--- Problem requirements ---
Reproduce, word for word, every line from the first one down to the line containing "TRAY_ROUND = 26.0", and nothing else.

--- Dataset records ---

▬▬▬▬▬▬▬▬▬▬

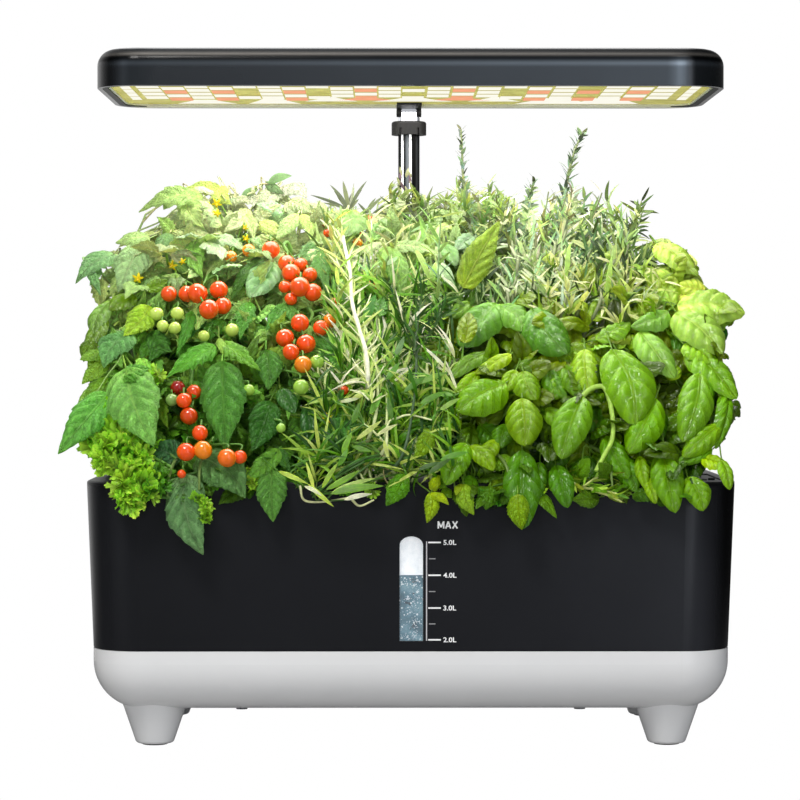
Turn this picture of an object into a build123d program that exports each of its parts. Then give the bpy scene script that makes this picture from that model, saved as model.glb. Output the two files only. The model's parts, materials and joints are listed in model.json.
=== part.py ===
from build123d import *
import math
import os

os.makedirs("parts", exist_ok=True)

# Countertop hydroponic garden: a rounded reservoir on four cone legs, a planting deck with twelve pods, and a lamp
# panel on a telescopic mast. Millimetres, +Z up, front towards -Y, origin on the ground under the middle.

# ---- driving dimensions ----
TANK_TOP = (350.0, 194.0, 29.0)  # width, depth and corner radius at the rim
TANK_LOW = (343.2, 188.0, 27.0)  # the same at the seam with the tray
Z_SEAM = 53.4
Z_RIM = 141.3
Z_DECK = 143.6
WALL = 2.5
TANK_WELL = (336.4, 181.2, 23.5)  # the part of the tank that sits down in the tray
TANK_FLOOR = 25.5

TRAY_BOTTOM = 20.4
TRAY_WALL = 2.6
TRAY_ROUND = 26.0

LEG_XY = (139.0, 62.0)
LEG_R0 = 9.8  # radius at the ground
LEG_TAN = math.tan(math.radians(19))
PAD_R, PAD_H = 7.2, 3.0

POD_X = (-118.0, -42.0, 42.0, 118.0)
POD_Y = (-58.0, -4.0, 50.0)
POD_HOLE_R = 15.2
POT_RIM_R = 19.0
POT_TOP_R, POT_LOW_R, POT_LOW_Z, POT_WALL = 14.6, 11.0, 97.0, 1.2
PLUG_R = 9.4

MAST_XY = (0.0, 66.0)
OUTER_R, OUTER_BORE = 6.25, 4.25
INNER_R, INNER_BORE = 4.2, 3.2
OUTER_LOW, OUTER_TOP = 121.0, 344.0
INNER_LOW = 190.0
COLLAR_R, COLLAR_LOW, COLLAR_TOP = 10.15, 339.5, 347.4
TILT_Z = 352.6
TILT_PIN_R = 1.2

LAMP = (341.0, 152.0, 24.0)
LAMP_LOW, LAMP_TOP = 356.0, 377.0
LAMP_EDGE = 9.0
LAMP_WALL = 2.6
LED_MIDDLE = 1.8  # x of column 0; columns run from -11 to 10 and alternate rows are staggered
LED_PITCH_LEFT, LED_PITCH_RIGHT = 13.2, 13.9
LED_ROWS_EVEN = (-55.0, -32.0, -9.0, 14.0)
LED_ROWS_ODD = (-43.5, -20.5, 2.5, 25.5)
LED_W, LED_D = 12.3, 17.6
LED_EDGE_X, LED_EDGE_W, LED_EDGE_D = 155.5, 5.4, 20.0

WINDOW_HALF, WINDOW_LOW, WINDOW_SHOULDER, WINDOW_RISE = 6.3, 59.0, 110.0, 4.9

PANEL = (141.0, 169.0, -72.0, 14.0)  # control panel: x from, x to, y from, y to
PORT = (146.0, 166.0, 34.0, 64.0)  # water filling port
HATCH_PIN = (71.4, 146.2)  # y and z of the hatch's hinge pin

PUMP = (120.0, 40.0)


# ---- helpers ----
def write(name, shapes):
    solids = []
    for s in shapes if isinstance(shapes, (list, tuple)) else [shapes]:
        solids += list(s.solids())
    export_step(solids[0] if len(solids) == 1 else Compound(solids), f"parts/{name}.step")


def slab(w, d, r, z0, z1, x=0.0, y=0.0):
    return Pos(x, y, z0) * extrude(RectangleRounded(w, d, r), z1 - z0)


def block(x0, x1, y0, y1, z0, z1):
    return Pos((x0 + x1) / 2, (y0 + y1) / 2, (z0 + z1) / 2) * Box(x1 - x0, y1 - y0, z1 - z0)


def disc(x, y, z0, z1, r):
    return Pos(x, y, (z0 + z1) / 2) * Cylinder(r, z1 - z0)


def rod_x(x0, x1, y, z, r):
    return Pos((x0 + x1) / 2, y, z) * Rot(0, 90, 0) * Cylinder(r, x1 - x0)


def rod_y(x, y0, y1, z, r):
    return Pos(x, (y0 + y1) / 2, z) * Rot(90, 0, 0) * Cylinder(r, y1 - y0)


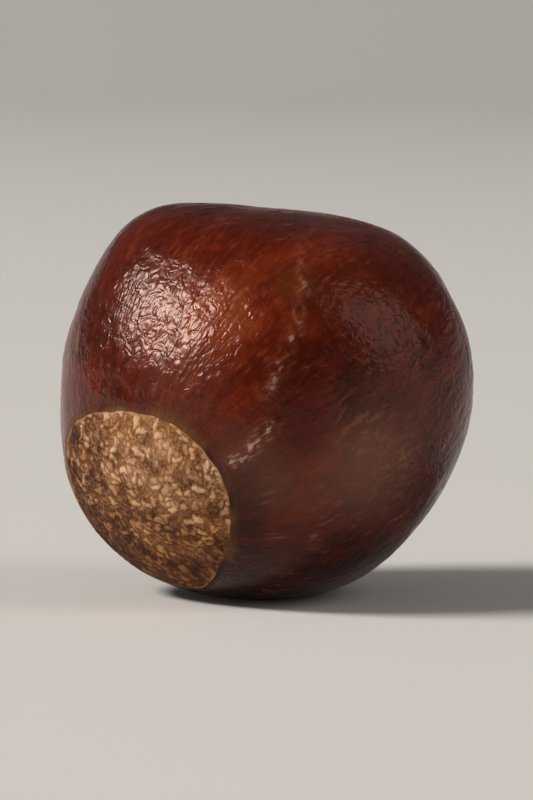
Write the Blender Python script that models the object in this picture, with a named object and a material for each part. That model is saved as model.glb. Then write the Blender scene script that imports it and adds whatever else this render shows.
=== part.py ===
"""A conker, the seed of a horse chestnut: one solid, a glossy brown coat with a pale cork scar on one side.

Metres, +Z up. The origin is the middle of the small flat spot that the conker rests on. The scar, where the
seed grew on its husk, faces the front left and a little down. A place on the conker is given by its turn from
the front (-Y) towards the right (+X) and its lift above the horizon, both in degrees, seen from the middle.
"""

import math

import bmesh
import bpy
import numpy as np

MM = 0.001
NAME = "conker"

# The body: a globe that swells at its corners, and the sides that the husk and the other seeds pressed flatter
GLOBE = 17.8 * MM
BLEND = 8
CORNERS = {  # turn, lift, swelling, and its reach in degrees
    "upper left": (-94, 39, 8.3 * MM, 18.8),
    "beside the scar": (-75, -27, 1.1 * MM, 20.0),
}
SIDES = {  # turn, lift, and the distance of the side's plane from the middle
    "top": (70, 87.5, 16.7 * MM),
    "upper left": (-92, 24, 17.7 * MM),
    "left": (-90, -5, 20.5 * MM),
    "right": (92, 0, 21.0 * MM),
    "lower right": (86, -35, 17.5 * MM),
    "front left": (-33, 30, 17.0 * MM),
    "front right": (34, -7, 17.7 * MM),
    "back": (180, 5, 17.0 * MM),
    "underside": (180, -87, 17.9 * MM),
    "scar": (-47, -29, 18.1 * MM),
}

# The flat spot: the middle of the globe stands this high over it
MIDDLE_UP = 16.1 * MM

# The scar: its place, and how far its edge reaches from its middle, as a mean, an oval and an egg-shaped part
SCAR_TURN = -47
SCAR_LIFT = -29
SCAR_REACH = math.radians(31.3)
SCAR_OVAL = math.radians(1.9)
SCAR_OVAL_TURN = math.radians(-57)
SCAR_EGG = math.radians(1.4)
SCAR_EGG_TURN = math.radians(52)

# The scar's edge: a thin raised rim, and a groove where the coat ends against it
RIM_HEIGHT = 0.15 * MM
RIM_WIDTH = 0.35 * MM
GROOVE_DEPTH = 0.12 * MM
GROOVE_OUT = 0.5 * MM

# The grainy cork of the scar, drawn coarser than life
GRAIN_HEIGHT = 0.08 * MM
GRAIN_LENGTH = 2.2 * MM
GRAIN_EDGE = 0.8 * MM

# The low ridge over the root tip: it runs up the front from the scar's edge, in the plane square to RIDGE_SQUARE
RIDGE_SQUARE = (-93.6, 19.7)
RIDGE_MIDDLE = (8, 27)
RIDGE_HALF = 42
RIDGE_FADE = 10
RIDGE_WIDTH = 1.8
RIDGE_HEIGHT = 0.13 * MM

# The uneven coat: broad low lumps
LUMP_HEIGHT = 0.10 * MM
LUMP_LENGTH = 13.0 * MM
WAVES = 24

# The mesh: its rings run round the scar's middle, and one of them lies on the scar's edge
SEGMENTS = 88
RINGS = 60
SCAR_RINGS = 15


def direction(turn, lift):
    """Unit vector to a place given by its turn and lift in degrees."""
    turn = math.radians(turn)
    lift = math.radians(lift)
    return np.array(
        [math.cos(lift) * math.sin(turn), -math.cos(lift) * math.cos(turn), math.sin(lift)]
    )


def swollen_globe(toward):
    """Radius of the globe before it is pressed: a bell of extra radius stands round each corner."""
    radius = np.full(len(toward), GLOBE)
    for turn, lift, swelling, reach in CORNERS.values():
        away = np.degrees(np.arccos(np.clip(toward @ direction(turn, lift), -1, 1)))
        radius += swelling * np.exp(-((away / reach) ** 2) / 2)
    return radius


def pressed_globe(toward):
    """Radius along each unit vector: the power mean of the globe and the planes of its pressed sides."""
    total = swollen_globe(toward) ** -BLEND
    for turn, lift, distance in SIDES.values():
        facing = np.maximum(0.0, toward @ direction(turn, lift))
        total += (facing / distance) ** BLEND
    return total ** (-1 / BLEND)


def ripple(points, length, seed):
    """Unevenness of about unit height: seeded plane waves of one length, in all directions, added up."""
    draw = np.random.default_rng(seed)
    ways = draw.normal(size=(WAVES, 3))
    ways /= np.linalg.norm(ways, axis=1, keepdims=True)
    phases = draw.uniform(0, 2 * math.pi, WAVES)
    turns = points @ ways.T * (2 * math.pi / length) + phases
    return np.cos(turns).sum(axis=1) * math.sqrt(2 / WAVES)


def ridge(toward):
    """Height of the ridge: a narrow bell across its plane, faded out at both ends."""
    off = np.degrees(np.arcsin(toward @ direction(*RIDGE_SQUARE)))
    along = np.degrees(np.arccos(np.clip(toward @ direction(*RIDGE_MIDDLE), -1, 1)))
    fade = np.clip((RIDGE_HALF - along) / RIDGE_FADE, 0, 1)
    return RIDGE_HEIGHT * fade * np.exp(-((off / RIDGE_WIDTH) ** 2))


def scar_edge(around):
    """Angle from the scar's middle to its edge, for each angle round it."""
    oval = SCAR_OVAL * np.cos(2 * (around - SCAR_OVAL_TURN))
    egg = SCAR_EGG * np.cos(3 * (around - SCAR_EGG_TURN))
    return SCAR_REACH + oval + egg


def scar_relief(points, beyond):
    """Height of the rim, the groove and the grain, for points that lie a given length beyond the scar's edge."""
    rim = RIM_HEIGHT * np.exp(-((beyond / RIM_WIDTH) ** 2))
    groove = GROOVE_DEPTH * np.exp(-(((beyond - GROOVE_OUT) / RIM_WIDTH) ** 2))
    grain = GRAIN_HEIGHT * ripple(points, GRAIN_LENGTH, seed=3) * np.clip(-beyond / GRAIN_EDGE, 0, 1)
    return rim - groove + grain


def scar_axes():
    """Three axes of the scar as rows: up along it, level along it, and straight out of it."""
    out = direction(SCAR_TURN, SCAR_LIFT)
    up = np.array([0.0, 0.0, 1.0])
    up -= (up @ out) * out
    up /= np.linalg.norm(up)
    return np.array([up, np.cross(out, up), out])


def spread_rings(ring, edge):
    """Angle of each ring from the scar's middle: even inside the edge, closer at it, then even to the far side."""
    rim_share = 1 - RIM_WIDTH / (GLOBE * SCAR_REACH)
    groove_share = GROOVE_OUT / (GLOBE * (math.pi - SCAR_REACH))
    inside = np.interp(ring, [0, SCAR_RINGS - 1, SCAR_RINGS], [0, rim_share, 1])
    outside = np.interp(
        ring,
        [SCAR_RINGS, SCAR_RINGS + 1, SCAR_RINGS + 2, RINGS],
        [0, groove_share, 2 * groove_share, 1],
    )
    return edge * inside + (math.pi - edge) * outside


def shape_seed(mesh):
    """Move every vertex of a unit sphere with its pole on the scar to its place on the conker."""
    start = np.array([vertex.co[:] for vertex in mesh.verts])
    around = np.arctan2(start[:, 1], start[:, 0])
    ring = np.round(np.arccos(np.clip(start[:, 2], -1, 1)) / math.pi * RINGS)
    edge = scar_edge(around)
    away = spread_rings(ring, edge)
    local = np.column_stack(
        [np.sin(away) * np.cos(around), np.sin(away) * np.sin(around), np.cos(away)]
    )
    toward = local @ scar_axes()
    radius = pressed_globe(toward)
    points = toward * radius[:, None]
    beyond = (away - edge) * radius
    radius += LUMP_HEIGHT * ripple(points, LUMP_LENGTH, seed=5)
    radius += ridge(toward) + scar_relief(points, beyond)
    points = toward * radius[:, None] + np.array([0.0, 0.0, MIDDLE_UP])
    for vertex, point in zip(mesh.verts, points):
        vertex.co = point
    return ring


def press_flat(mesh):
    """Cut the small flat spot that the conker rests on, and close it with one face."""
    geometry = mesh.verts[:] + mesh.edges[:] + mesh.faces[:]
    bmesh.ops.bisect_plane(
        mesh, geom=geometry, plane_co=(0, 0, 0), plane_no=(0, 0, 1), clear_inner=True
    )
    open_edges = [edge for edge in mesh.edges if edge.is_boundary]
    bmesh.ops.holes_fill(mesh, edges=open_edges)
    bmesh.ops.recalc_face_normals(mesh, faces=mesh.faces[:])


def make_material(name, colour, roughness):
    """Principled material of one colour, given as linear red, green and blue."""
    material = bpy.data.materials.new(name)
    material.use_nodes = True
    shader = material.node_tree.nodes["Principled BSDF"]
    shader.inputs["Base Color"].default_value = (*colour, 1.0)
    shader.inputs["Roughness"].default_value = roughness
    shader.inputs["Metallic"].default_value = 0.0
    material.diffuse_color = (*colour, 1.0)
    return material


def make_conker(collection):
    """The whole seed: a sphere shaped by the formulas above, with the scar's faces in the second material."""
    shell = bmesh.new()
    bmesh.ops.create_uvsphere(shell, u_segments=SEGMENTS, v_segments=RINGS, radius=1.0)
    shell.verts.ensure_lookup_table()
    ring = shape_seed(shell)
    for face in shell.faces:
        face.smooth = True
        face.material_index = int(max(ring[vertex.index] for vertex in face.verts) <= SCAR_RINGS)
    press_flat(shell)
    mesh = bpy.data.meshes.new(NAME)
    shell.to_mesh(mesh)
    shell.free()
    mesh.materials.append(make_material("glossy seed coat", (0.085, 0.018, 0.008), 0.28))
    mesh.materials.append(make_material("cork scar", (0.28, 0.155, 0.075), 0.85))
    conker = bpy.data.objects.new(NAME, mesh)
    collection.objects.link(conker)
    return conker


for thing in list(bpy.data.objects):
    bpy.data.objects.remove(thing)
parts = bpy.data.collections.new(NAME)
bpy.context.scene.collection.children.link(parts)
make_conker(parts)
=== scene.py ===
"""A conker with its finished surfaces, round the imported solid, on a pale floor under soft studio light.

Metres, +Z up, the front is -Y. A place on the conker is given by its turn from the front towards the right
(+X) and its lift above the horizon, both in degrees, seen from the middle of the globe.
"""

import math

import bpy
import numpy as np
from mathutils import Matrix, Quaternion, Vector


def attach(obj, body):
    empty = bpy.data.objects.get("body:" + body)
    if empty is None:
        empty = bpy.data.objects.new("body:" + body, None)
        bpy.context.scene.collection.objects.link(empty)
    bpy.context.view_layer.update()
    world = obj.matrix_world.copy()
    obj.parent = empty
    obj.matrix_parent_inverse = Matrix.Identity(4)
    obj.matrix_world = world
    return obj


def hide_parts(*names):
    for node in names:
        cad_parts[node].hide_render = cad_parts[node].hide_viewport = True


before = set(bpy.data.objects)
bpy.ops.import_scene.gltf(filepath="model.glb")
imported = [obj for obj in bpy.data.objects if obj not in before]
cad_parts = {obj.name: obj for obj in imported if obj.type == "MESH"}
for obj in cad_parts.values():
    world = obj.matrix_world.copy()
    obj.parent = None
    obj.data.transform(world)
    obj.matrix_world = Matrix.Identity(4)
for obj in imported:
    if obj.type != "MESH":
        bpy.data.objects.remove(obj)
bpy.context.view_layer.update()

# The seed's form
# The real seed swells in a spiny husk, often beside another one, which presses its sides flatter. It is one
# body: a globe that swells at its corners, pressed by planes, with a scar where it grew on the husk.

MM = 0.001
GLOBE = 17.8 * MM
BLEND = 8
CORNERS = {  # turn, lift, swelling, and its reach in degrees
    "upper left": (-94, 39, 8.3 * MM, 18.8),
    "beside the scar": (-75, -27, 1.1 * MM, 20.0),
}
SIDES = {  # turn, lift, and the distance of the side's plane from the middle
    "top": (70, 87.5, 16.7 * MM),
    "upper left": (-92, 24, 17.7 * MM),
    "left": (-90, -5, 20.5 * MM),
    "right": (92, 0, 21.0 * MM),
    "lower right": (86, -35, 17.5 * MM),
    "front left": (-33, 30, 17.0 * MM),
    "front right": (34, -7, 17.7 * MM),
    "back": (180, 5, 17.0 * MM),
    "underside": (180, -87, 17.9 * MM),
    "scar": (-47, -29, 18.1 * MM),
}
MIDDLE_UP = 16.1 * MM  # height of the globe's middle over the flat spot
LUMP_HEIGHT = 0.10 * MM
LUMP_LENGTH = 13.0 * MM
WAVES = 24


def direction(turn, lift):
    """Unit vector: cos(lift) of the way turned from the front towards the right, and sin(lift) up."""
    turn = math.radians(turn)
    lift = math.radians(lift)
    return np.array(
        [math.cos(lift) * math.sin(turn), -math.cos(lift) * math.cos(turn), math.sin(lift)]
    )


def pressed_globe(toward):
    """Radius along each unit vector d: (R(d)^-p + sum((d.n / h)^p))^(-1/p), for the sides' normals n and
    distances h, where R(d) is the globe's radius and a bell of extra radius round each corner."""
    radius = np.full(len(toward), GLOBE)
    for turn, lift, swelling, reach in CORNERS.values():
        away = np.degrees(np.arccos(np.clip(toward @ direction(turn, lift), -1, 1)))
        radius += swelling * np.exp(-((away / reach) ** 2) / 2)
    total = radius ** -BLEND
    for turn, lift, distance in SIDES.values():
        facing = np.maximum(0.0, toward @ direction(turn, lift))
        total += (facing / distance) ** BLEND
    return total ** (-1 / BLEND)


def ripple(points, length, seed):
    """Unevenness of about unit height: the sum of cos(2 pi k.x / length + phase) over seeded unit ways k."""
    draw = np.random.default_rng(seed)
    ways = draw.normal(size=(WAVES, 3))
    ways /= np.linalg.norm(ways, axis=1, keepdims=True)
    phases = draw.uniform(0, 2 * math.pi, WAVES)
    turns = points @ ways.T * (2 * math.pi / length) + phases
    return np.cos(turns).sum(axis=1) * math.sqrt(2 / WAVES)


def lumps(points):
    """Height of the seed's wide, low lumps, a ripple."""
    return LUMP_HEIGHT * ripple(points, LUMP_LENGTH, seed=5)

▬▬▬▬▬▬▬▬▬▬

--- Solution to this exercise ---
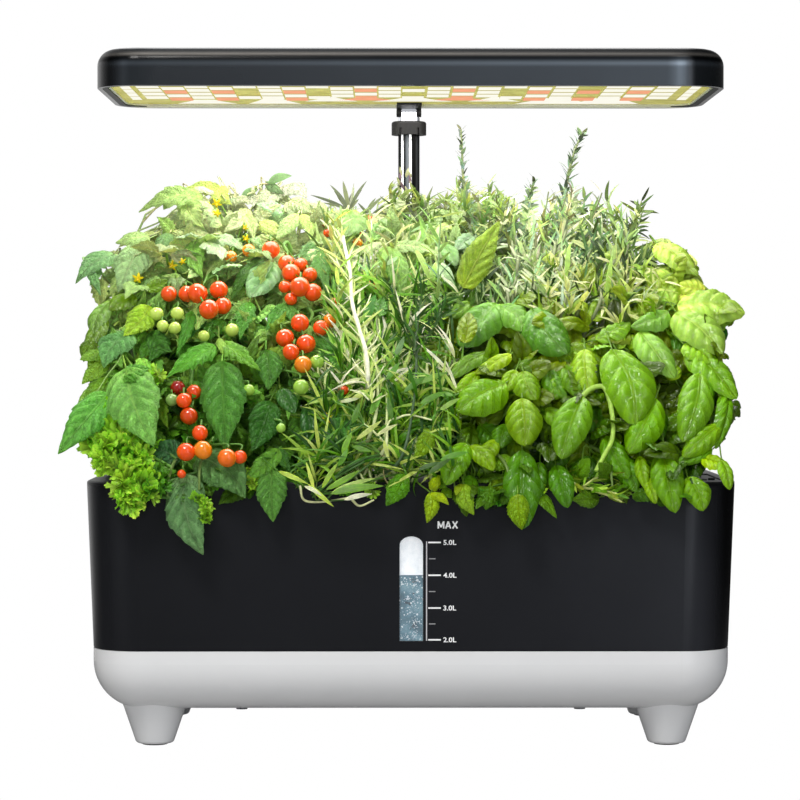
Turn this picture of an object into a build123d program that exports each of its parts. Then give the bpy scene script that makes this picture from that model, saved as model.glb. Output the two files only. The model's parts, materials and joints are listed in model.json.
=== part.py ===
from build123d import *
import math
import os

os.makedirs("parts", exist_ok=True)

# Countertop hydroponic garden: a rounded reservoir on four cone legs, a planting deck with twelve pods, and a lamp
# panel on a telescopic mast. Millimetres, +Z up, front towards -Y, origin on the ground under the middle.

# ---- driving dimensions ----
TANK_TOP = (350.0, 194.0, 29.0)  # width, depth and corner radius at the rim
TANK_LOW = (343.2, 188.0, 27.0)  # the same at the seam with the tray
Z_SEAM = 53.4
Z_RIM = 141.3
Z_DECK = 143.6
WALL = 2.5
TANK_WELL = (336.4, 181.2, 23.5)  # the part of the tank that sits down in the tray
TANK_FLOOR = 25.5

TRAY_BOTTOM = 20.4
TRAY_WALL = 2.6
TRAY_ROUND = 26.0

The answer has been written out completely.